‘Ce qui n’était jamais arrivé’, menace l’écriture et la vie, sursaute à la mort et nous laisse souffle coupé. Exploration.

Livre des fantômes, plus que jamais, Ce qui n’était jamais arrivé bien sûr est arrivé. Ce à quoi on ne pense pas et c’est toujours ainsi que cela arrive, le livre, la mort, la vie aussi. Il évoque les brusques failles du corps qui vieillit – un doigt qui ne veut plus –, un enfant-frère qui meurt mais se promène dans le couloir – les couloirs sont les lieux préférés des fantômes, ni caves, ni greniers mais couloirs –, une chatte disparue momentanément, entre autres… Ceci pour la vie immédiate, et puis pour la vie éternelle, et Georges, le père tuberculeux disparu si tôt (« la fille de Georges veille éternellement en moi. » dit l’auteur d’elle-même (p.75), Ève en Homère ou l’inverse, le Bien-Aimé et ses lettres nomades, Pierre/Pete le frère, Kafka le double de la Mitteleuropa, et des autres, notamment les dates. Elles sont parfois énigmatiques pour nous. Ne pas buter sur les dates, les laisser soulevées au milieu de quelque chose qui coule, peut-être un fleuve qui refluerait de Cythère, portant les barques de quelques fantômes.
Ce n’est jamais à quoi à qui l’on s’attend. Ça n’arrive jamais comme on le croit. Ce n’est jamais ainsi que cela se passe. C’est l’imprévu.

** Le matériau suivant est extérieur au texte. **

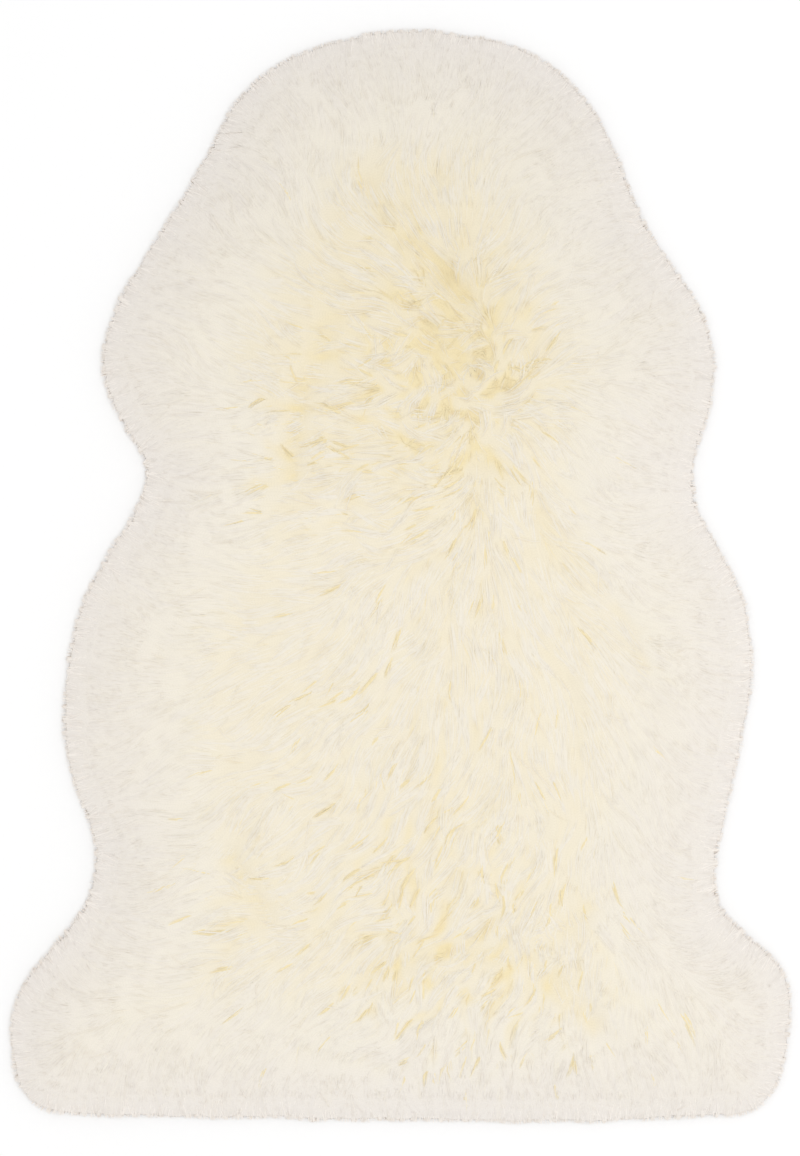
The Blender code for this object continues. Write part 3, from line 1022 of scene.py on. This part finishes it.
@dataclass
class Fleece:
    """The wool: a body of shingled locks, combed strands over it and a fringe all round."""

    pelt: Pelt
    strand: Strand
    fringe_strand: Strand
    finish: WoolFinish
    jitter: float = 0.36  # how far places leave their even grid, as a share of its pitch
    lock_pitch: float = 0.0165
    lock_margin: float = 0.007  # how far in from the edge the outermost locks start
    lock_length: Span = (0.040, 0.058)
    lock_half_width: Span = (0.006, 0.011)
    lock_shares: tuple[float, ...] = (0.0, 0.25, 0.6, 0.85, 1.0)  # how far along its widths are
    lock_widths: tuple[float, ...] = (0.8, 1.0, 0.8, 0.6, 0.4)  # the share of full width there
    lock_grid: tuple[int, int] = (48, 13)  # how many heights are taken along and across a lock
    lock_lift: float = 0.0006  # how far a lock's tip lies over the wool beyond it
    lift_share: float = 0.8  # how far along it that is reached
    lift_power: float = 1.5
    lift_fall: float = 0.35  # how much less its sides are lifted
    lock_crown: float = 0.0006  # how far its middle stands over its sides
    crown_power: float = 0.7  # below 1, most so near its root
    crest: Span = (0.6, 1.4)  # how strongly locks are raised
    calm_crest: float = 0.3  # the share of that where the wool is smooth
    ruffled_crest: float = 1.9  # how much is added where it is ruffled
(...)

Il parait que la mort ne prévient pas mais qu’elle avertit, j’ai entendu cette phrase de vive voix qui m’a laissée perplexe, quelle est la différence ? (J’y penserai plus tard car je n’en ai pas fini avec cette terreur, depuis l’enfance.) Toujours est-il que même ce qui semble mort, cette main droite qui refuse d’écrire, s’avère bien vivante. Que tout est bien vivant, ce n’est qu’une question de perception.
Hélène Cixous qui n’a jamais cru à la mort jusqu’à il y a quelques années se bat toujours contre elle.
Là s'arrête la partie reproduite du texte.